Cluster computing

Saturday, May 31, 2014

We read a paper on Social text normalization using Contextual Graph Random Walks by Hassan and Menezes. This paper describes text normalization that comes in useful for keywords extraction or summarization as well. Text normalization does away with noise, typos, abbreviations, phonetic substitutions, abbreviations and slang. This means the cleaned data will be uniform and more meaningful. Their approach uses Random Walks on a contextual similarity bipartite graph constructed from n-gram sequences on large unlabeled text corpus.
Natural language processing applications often have to deal with noisy text. Text that is dirty has a lot of problems in that it can break the machine learning algorithms, skew the results and may not be representative of the content. Text results are often measured by parameters such as precision and recall. We discussed these in our earlier posts and they are generally meant to determine the relevancy of the results. We saw that these measures were directly affected by the count of successful matches. If the matches are not possible because dirty text gets discounted, skipped or even worse included where it should not be, then the results are no longer accurate.
Furthermore, we saw that we had some elementary steps to mitigate these. For example, we considered, stemming and lemmatization to discover root words and conform different representations to the same word. Such techniques however can be overly general. If the modifications also are supposed to differentiate the words, then such technique does not alone help.
There are other techniques such as a lookup table that may be relevant to the domain of the subject. Such lookup tables simplify the language to a great deal in that we now have fewer and more consistent words.
Lookup tables are an interesting idea, we can associate one or more variations of the word against the same normalized term. This lets us add new variations such as slangs into the table for lookup. Every-time we see a new term , we can include it in the table for use later.
While Lookup tables are great for associations between terms and their normalized word, the normalized word is the neither the lemma nor necessarily the meaning of the word.
To improve that, we could now extend the idea to use a thesaurus or an ontology. These organize words by their related semantics. An Ontology goes further in describing a hierarchy or even categorizing As you can see these refinements are meant to bring in the dirty text into the mainstream for counting towards the measures we have for the language processing applications.

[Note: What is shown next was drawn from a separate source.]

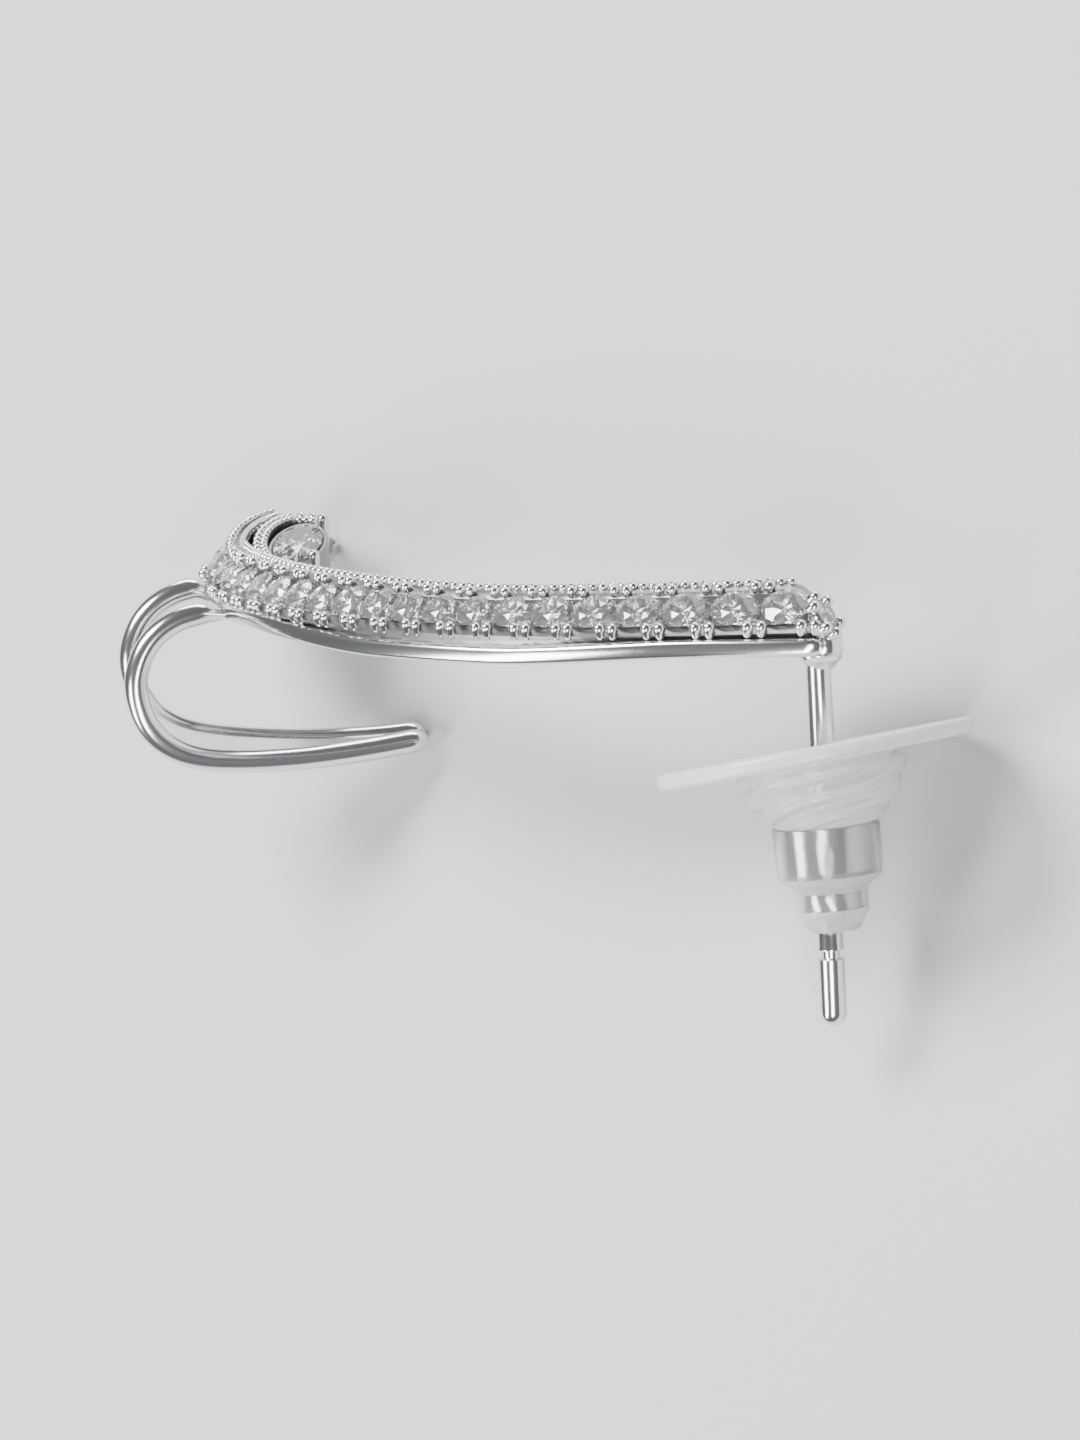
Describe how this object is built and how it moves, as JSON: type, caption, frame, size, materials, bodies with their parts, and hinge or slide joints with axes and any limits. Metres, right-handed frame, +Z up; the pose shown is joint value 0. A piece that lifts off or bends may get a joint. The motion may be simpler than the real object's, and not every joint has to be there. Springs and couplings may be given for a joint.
{
  "type": "ear cuff",
  "caption": "Curved stone-set band with a two-strand rim hook at one end and a straight post with a clear soft ear back at the other, worn up the edge of one ear.",
  "frame": {"origin": "middle of the box round the part, on the floor it lies on", "axes": "+Y runs from the post's end of the band towards the hook's end, +Z is up from the floor, and the picture is seen from -Y, about 50 degrees above the floor"},
  "size_m": [0.0136, 0.0328, 0.01],
  "materials": {
    "polished_metal": "polished silver-coloured plating",
    "clear_stone": "cut and polished",
    "soft_clear": "milky clear silicone with creases",
    "clear_skin": "clear, glossy",
    "sleeve_metal": "drawn metal seen through the clear skin"
  },
  "bodies": {
    "climber": {"climber_frame": "polished_metal", "band_stone_01": "clear_stone", "band_stone_02": "clear_stone", "band_stone_03": "clear_stone", "band_stone_04": "clear_stone", "band_stone_05": "clear_stone", "band_stone_06": "clear_stone", "band_stone_07": "clear_stone", "band_stone_08": "clear_stone", "band_stone_09": "clear_stone", "band_stone_10": "clear_stone", "band_stone_11": "clear_stone", "band_stone_12": "clear_stone", "band_stone_13": "clear_stone", "band_stone_14": "clear_stone", "band_stone_15": "clear_stone", "band_stone_16": "clear_stone", "band_stone_17": "clear_stone", "band_stone_18": "clear_stone", "band_stone_19": "clear_stone", "band_stone_20": "clear_stone", "band_stone_21": "clear_stone", "band_stone_22": "clear_stone", "band_stone_23": "clear_stone", "end_stone": "clear_stone", "oval_stone": "clear_stone"},
    "ear_back": {"clutch_pad": "soft_clear", "clutch_jacket": "clear_skin", "clutch_sleeve": "sleeve_metal"}
  },
  "joints": [
    {"name": "ear_back_slide", "type": "slide", "parent": "climber", "child": "ear_back", "axis": [0.9601, 0.0781, 0.2685], "range_m": [-0.0085, 0.002]}
  ]
}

I will continue on my post on text graphs paper later today.

Friday, May 30, 2014

In today's post we look at the paper on a graph based approach to skill extraction from text by Kivimaki, Panchenko, Dessy and Verdegem. This paper presents a system that outputs a list of professional skills from a given text and as obtained from LinkedIn social network. The text is reviewed for similarities with the texts of Wikipedia pages and then uses a Spreading Activation algorithm on the Wikipedia graph in order to associate the input document with the skill. We look at just this algorithm. This method consists of two phases : First the query document is associated with the Wikipedia articles using a vector space model and described as a text2wiki phase. Then with these pages and the hyperlink graph of Wikipedia, articles corresponding to the skills are found and related using the algorithm in what is described as a wiki2skill phase. One caveat with this method is that it has to avoid overly general topics or skills and this is done by biasing against hubs.
The text2wiki module relies on Gensim library for text similarity functions based on traditional vector space models. Each text is represented as a vector in a space of 300,000 most frequent terms in the corpus. This is then input to the wiki2skill module where the vector with initial activations a(0) is iterated upon and the activation spread into the neighbouring nodes. Activation refers to the initial work done to identify the nodes of interest. At the end of each iteration, we propagate the activations using the formula:
a(t) = decay_factor.a(t-1) + Lambda. W^pulses. a(t-1) + c(t)
where the decay factor controls the conservation of activation during time
Lambda is the friction factor which controls the amount of activations that nodes can spread to their neighbours
W is the weighted adjacency matrix

Thursday, May 29, 2014

In Today's Post I Will Talk about assigning weights to keywords in a text. We will use the same strategy as in the paper described earlier. Specifically we will use the number of categories together with the words as subgraphs.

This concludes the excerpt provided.